Consider the mental state of Mr. Billy Capper as he sank into a seat on the midnight suburban from Ramleh to Alexandria. Even to the guard, unused to particular observation of his passengers save as to their possible propensity for trying to beat their fares, the bundle of clothes surmounted by a rusty brown bowler which huddled under the sickly light of the second-class carriage bespoke either a candidate for a plunge off the quay or a "bloomer" returning from his wassailing. But the eyes of the man denied this latter hypothesis; sanity was in them, albeit the merciless sanity that refuses an alternative when fate has its victim pushed into a corner. So submerged was Capper under the flood of his own bitter cogitations that he had not noticed the other two passengers boarding the train at the little tiled station—a tall, quietly dressed white man and a Numidian with a cloak thrown over his white livery. The latter had faded like a shadow into the third-class carriage behind the one in which Capper rode.

Here was Capper—poor old Hardluck Billy Capper—floored again, and just when the tide of bad fortune was on the turn; so ran the minor strain of self-pity under the brown bowler.
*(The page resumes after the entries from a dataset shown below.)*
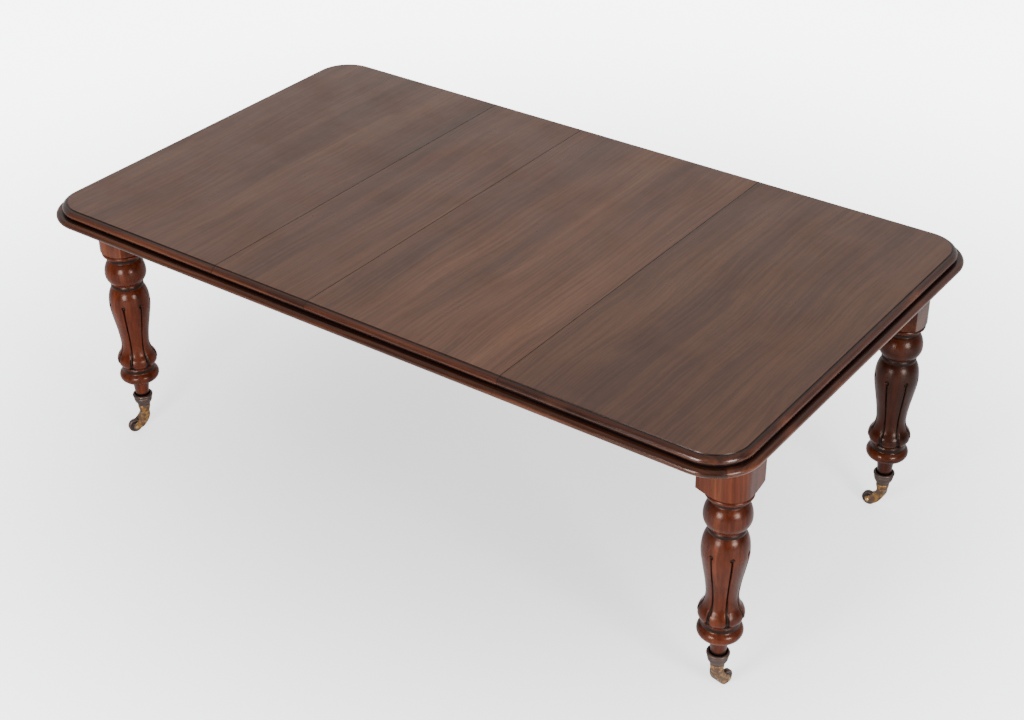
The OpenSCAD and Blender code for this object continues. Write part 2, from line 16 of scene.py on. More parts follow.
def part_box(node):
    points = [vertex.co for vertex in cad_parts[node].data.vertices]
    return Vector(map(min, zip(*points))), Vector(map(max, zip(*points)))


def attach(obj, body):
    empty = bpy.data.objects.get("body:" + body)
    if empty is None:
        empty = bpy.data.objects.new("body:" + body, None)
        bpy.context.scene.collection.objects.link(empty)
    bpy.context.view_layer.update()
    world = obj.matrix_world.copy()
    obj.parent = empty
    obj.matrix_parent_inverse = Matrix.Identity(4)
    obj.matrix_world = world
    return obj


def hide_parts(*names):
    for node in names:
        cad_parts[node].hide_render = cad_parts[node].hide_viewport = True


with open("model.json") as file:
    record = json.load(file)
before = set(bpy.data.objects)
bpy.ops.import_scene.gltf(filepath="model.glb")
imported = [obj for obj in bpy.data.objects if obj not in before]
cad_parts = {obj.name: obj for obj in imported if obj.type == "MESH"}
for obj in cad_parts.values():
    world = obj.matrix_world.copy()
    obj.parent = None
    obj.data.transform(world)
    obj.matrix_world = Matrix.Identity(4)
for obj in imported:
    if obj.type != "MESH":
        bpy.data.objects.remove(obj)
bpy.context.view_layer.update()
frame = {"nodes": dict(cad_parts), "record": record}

log = logging.getLogger("table")

MM = 0.001
RECORD = frame["record"]
SCRATCH_ROUGHNESS = 0.06
DIRT_ROUGHNESS = 0.14
COAT_ROUGHNESS = 0.13
BOARD_TONE = 0.22
BOARD_SHIFT = 3.7
BODY_OF = {node: body for body, nodes in RECORD["behaviour"]["bodies"].items() for node in nodes}
SLOT_OF = {part["node"]: part["material_slot"] for part in RECORD["subparts"]}

Colour = tuple[float, float, float]
Point = tuple[float, float, float]
Flat = tuple[float, float]


class GrainAxis(Enum):
    """Direction that the wood's grain runs in."""

    ALONG_X = ("X", "Y", "Z")
    ALONG_Y = ("Y", "X", "Z")
    ALONG_Z = ("Z", "X", "Y")


@dataclass(frozen=True)
class Stand:
    """Where a leg stands: its sides along X and Y, the turn of its flutes in degrees, its name in
    the model's node names, and a number that draws its wood lighter above 0, darker below 0."""

    side_x: int
    side_y: int
    flute_turn: float
    label: str
    tone: float


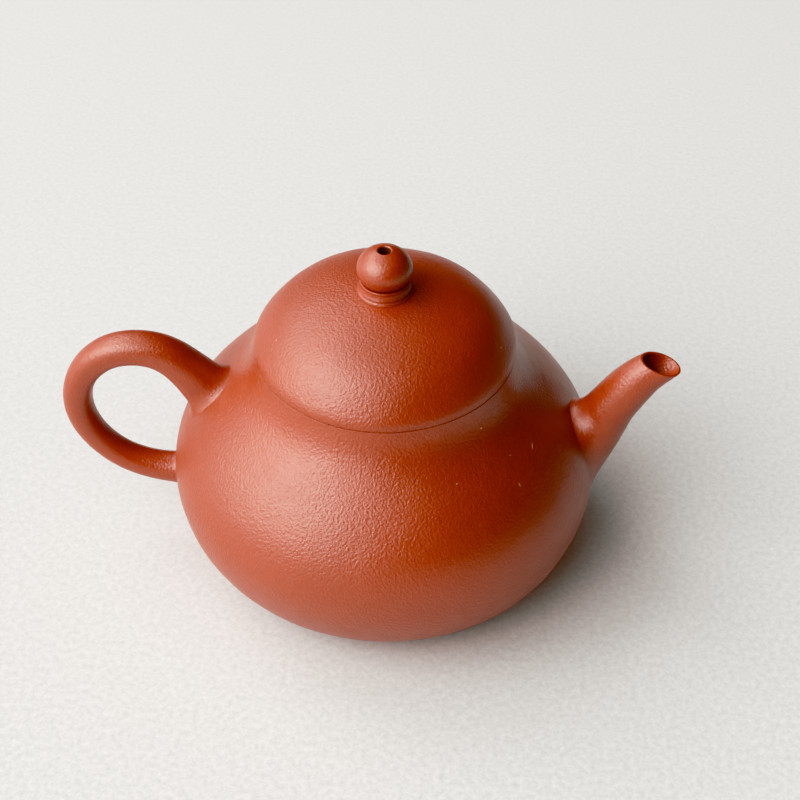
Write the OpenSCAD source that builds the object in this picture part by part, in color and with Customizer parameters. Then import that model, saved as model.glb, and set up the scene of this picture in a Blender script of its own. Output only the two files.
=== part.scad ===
// Small round teapot in unglazed clay: luted body, spout and handle, with a lift-off domed lid.
// Millimetres, Z up, spout towards +X, handle towards -X, origin at the middle of the resting plane.

/* [Body] */
// Widest diameter of the body
body_d = 82; // [76:1:96]
// Height of the mouth rim above the table
rim_h = 49.6; // [47:0.2:56]
// Thickness of the clay wall
wall_t = 2.4; // [2:0.1:2.8]
// Depth of the pressed-in middle of the base
base_dish = 0.7; // [0.4:0.1:1.2]

/* [Lid] */
// Height of the lid dome above the rim
lid_h = 12.95; // [11:0.05:15]
// Depth of the flange that drops into the mouth
flange_depth = 7.6; // [6:0.2:9]
// Running gap between the flange and the mouth
lid_gap = 0.4; // [0.3:0.1:0.8]
// Width of the knob bead
knob_d = 10.1; // [9:0.1:12]
// Diameter of the vent hole through the knob
vent_d = 2.3; // [2:0.1:3]

/* [Spout] */
// How far the mouth of the spout stands out past the body
spout_out = 12; // [10:0.5:16]
// Thickness of the spout wall at its lip
lip_t = 0.7; // [0.6:0.1:0.9]
// Diameter of each strainer hole
strain_d = 2.2; // [1.6:0.1:2.6]

/* [Handle] */
// How far the handle stands out past the body, to its centreline
handle_out = 18.4; // [17:0.2:24]
// Thickness of the handle, as a factor
handle_k = 1; // [0.85:0.05:1.15]

/* [Hidden] */
$fn = 96;

body_r = body_d / 2;
kr = body_r / 41;
kz = rim_h / 49.6;
base_z = 3.2;
base_join_r = 28 * kr;
wall_top = 32.4 * kz;
neck_z = 45.6 * kz;
seat_r = 24.35 * kr;
bore_r = 21.75 * kr;
flange_r = bore_r - lid_gap;
flange_in = flange_r - 2;
collar_r = 4.8;
collar_z = rim_h + lid_h - 0.45;
collar_top = collar_z + 2.4;
knob_r = knob_d / 2;
knob_low = knob_r * 0.733;
knob_high = knob_r * 0.842;
knob_z = collar_top + knob_low * 0.635;

// Outer line of the pot from the table to the rim, as radius and height.
OUTER = [
  [26.2, 0],
  [29.3, 1.1],
  [32.6, 3.1],
  [35.4, 5.8],
  [37.6, 8.9],
  [39.3, 12.5],
  [40.5, 16.3],
  [41, 20.4],
  [40.7, 24.2],
  [39.7, 27.7],
  [38.2, 30.8],
  [36.2, 33.7],
  [33.9, 36.4],
  [31.2, 39],
  [28.5, 41.6],
  [26.3, 44.3],
  [25, 47.1],
  [24.35, 49.6]
];

// Outer line of the lid from the seam to the knob.
LID_OUT = [
  [1, 0],
  [0.997, 0.08],
  [0.98, 0.16],
  [0.953, 0.24],
  [0.916, 0.33],
  [0.872, 0.43],
  [0.817, 0.53],
  [0.75, 0.622],
  [0.665, 0.716],
  [0.56, 0.8],
  [0.43, 0.874],
  [0.3, 0.928],
  [0.197, 0.961]
];

// Line of the lid's hollow underside.
LID_IN = [
  [0.793, 0],
  [0.775, 0.15],
  [0.725, 0.29],
  [0.63, 0.43],
  [0.5, 0.56],
  [0.33, 0.67],
  [0.15, 0.73],
  [0, 0.74]
];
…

A failure once more, and through no fault of his own. No, no! Hadn't he been ready to deliver the goods? Hadn't he come all the way down here from Berlin, faithful to his pledge to Louisa, the girl in the Wilhelmstrasse, ready and willing to embark on that important mission of which he was to be told by Doctor Emil Koch? And what happens? Koch turns him into the street like a dog; threatens to have him before the military as a spy if he doesn't make himself scarce. Koch refuses even to admit he'd ever heard of the Wilhelmstrasse. Clever beggar! A jolly keen eye he's got for his own skin; won't take a chance on being betrayed into the hands of the English, even when he ought to see that a chap's honest when he comes and tells a straight story about losing that silly little bit of paper with his working number on it. What difference if he can't produce the ticket when he has the number pat on the tip of his tongue, and is willing to risk his own life to give that number to a stranger?
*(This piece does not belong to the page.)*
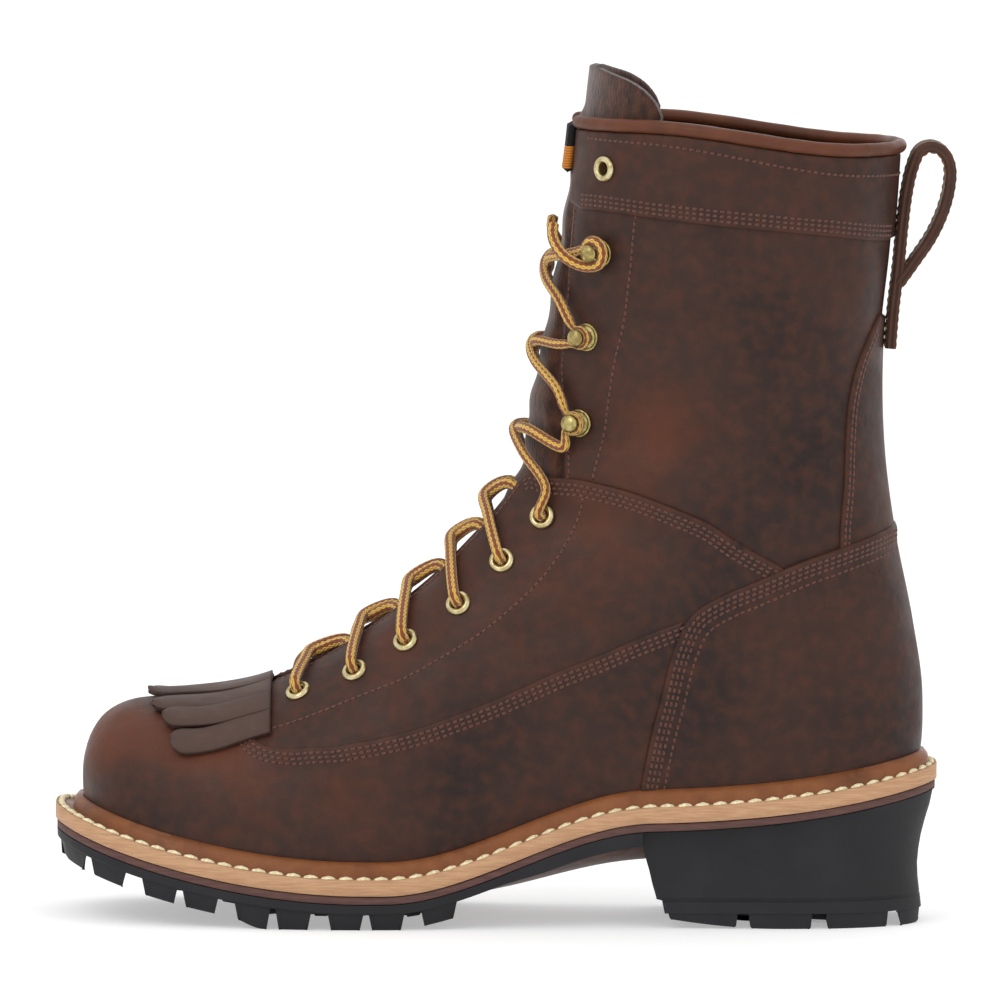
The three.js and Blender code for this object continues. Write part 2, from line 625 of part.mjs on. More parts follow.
const MIDSOLE_TOP = WELT_WALL + 1.5 * GAP;
const RUBBER_TOP = MIDSOLE_TOP + MIDSOLE_WALL + GAP;
const OUTSOLE_TOP = RUBBER_TOP + RUBBER_WALL + GAP;
const under = (depth) => (x) => weltTop(x) - depth;

// Welt: a shelf for the stitches and a bead that stands against the upper
function welt() {
  const section = [
    [-WELT_SHELF - BEAD_WIDTH, -WELT_WALL], [0, -WELT_WALL], [0, 0], [-WELT_SHELF + BEAD_WIDTH * 1.1, 0],
    [-WELT_SHELF + BEAD_WIDTH * 0.9, BEAD_HEIGHT * 0.8], [-WELT_SHELF + BEAD_WIDTH * 0.4, BEAD_HEIGHT],
    [-WELT_SHELF - BEAD_WIDTH, BEAD_HEIGHT],
  ];
  const rings = evenFeather.map((point, i) => section.map(([reach, height]) => {
    const shelf = reach > -1 ? shelfAt(point.x) + reach : WELT_SHELF + reach;
    const ground = point.clone().addScaledVector(featherOut[i], outwardSign * shelf);
    return ground.setZ(weltTop(ground.x) + height);
  }));
  return loft(rings, { loop: true }).subtract(lastForm(GAP)).subtract(counterAtWelt);
}

const leatherMidsole = () => soleLayer(soleOutline(0), under(MIDSOLE_TOP + MIDSOLE_WALL), under(MIDSOLE_TOP));
const rubberMidsole = () => soleLayer(soleOutline(SOLE_INSET), under(RUBBER_TOP + RUBBER_WALL), under(RUBBER_TOP));

// Outsole: a base from the toe to the heel's breast, with side lugs and a row of centre lugs
const BREAST_FOOT = along(0.695);
const OUTSOLE_END = along(0.6635);
const LUGS_END = along(0.492);
const FIRST_GROOVE = along(0.011);
const WAIST_WALL = 1.6;
const FLAT_FROM = along(0.222);
const FLAT_TO = along(0.376);
const baseUnder = (x) => weltTop(x) - OUTSOLE_TOP - OUTSOLE_WALL
  - WAIST_WALL * smoothStep((x - LUGS_END) / (OUTSOLE_END - LUGS_END) / 0.4);

// Length over which the lugs leave the floor
const LUG_LIFT = 12;

// The lugs reach the floor in the middle of the forefoot and follow the sole before and behind it
function lugUnder(x) {
  const free = weltTop(x) - SOLE_STACK;
  const off = Math.max(0, (FLAT_FROM - x) / LUG_LIFT, (x - FLAT_TO) / LUG_LIFT);
  return free * smoothStep(off);
}

const boxAt = (centre, size, turn = 0) => {
  const geometry = new THREE.BoxGeometry(...size);
  geometry.rotateZ(turn);
  geometry.translate(...centre);
  return solidOf(geometry);
};

// Groove across the sole from one side, wider towards the floor
function groove(x, width, side, reach, low, high) {
  const rings = [100, reach].map((y) =>
    [[-width / 2 - GROOVE_DRAFT, low], [width / 2 + GROOVE_DRAFT, low], [width / 2 - GROOVE_DRAFT, high],
      [GROOVE_DRAFT - width / 2, high]].map(([dx, z]) => new THREE.Vector3(x + dx, side * y, z)));
  return loft(rings);
}

// Star lug in the middle of the forefoot
function starLug(x, y, turn) {
  const arm = [CENTRE_LUG, CENTRE_LUG / 3, TALL];
  return boxAt([x, y, 0], arm, turn).add(boxAt([x, y, 0], arm, turn + Math.PI / 2));
}

function outsole() {
  const behind = (x) => boxAt([x + TALL / 2, 0, 0], [TALL, TALL, TALL]);
  const base = soleLayer(soleOutline(SOLE_INSET), baseUnder, under(OUTSOLE_TOP)).subtract(behind(OUTSOLE_END));
  const lugOutline = soleOutline(SOLE_INSET + LUG_INSET);
  const intoBase = (x) => baseUnder(x) + LUG_ROOT;
  let lugs = soleLayer(lugOutline, lugUnder, intoBase).subtract(behind(LUGS_END)).subtract(lugChannel(lugOutline));
  const count = Math.floor((LUGS_END - FIRST_GROOVE) / LUG_PITCH) + 1;
  const places = Array.from({ length: count }, (_, i) => FIRST_GROOVE + i * LUG_PITCH);
  places.forEach((x, i) => {
    const width = i % 2 ? WIDE_GROOVE : NARROW_GROOVE;
    const half = halfWidthAt(lugOutline, x);
    [-1, 1].forEach((side) => {
      const reach = Math.max(2, (side < 0 ? half.outer : half.inner) - SIDE_LUG_REACH - 2);
      lugs = lugs.subtract(groove(x, width, side, reach, lugUnder(x) - 3, baseUnder(x) + 3));
    });
  });
  const stars = places.slice(2, -1).map((x, i) => {
    const half = halfWidthAt(lugOutline, x);
    return starLug(x, (half.inner - half.outer) / 2, i % 2 ? 0 : Math.PI / 4);
  });
  const centre = stars.reduce((all, star) => all.add(star)).intersect(slab(lugUnder, intoBase));
  return base.add(lugs).add(centre);
}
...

Back upon the old perplexity that had kept Capper's brain on strain ever since the first day aboard La Vendée—who had lifted his ticket, and when was it done? The man recalled, for the hundredth time, his awakening aboard the French liner—what a horror that first morning was, with the ratty little surgeon feeding a fellow aromatic spirits of ammonia like porridge! Capper, in this mood of detached review, saw himself painfully stretching out his arm from his bunk to grasp his stick the very first minute he was alone in the stateroom; the crooked handle comes off under his turning, and the white wisp of paper is stuck in the hollow of the stick. Blank paper!

Safe as safe could be had been that little square of paper Louisa had given him with his expense money, from the day he left Berlin until—when? To be sure, he had treated himself to a little of the grape in Paris and, maybe, in Marseilles; but his brain had been clear every minute. Oh, Capper would have sworn to that! The whole business of the disappearance of his Wilhelmstrasse ticket and the substitution of the blank was simply another low trick the Capper luck had played on him.